Lederman anticipates results will be out in less than a year, before the end of 2018.

Matt Kuntz, with the National Alliance on Mental Illness in Montana, said he’s been working to help Montanans who struggle with PTSD since he lost a family member in 2007. This summer, he read a Facebook message from the wife of a veteran that hit him hard.

“When are the treatments going to get better? I don’t know how much longer we have to wait,” the message said.

Montana counts the highest per capita suicide rate in the country, Kuntz said. He said he didn’t have a good answer for her, but he’s spent probably the past six years trying to bring top-level mental health treatment to the state.
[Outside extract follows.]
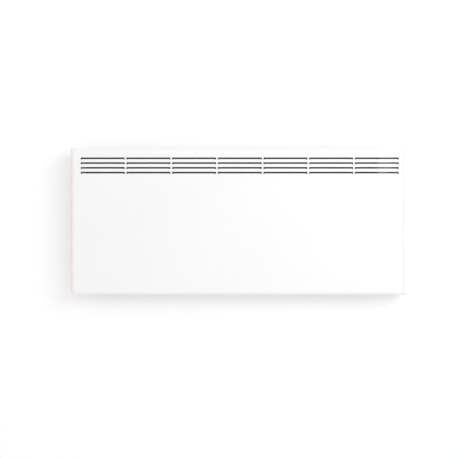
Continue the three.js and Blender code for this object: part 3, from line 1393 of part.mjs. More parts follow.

“Whether it’s this medication or something else, the best treatment happens where research happens,” he said.

At this point, he said the infrastructure needs to be pieced together, and he’s grateful that researchers agreed to take a risk on Montana: “I want to thank them for developing treatment for vets, for realizing this is important, and for trying to solve one of our generation’s biggest challenges.”

He also thanked UM and St. Pat’s, “who stuck their necks out,” along with Tester. Kuntz’s stepbrother was a Montana National Guardsman with PTSD who died by suicide, according to the NAMI website. At the news conference, Kuntz said Tester was the politician who called him on his cellphone after he started a statewide, then nationwide, effort to help in response to his stepbrother’s death.

“That was in summer 2007, and he (Tester) has never stopped trying to work to improve the system for Montana’s veterans,” Kuntz said.

Reed Humphrey, dean of the UM College of Health Professions and Biomedical Sciences, said researchers hope to accelerate the development of effective treatments with the Missoula trial. The effort amplifies the importance of community collaborations, he said, and UM is honored to participate in the trial through its Neural Injury Center.

“We are very excited to participate in this clinical research study to address public health challenges and unmet medical need,” Humphrey said in a statement.

In a statement, Joyce Dombrouski, chief executive of Providence Montana, also thanked those involved for participating: “Providence St. Patrick Hospital has a long history of supporting research and innovation. The Phase 3 HONOR Study may lead to advancement of an effective treatment option for veterans suffering from PTSD.”

Because preliminary evidence shows clinical benefits of Tonmya and the market needs better drugs for PTSD, the U.S. Food and Drug Administration granted the new drug “breakthrough therapy designation,” Lederman said. He said the support from Tester helps expedite the clinical development of the medicine.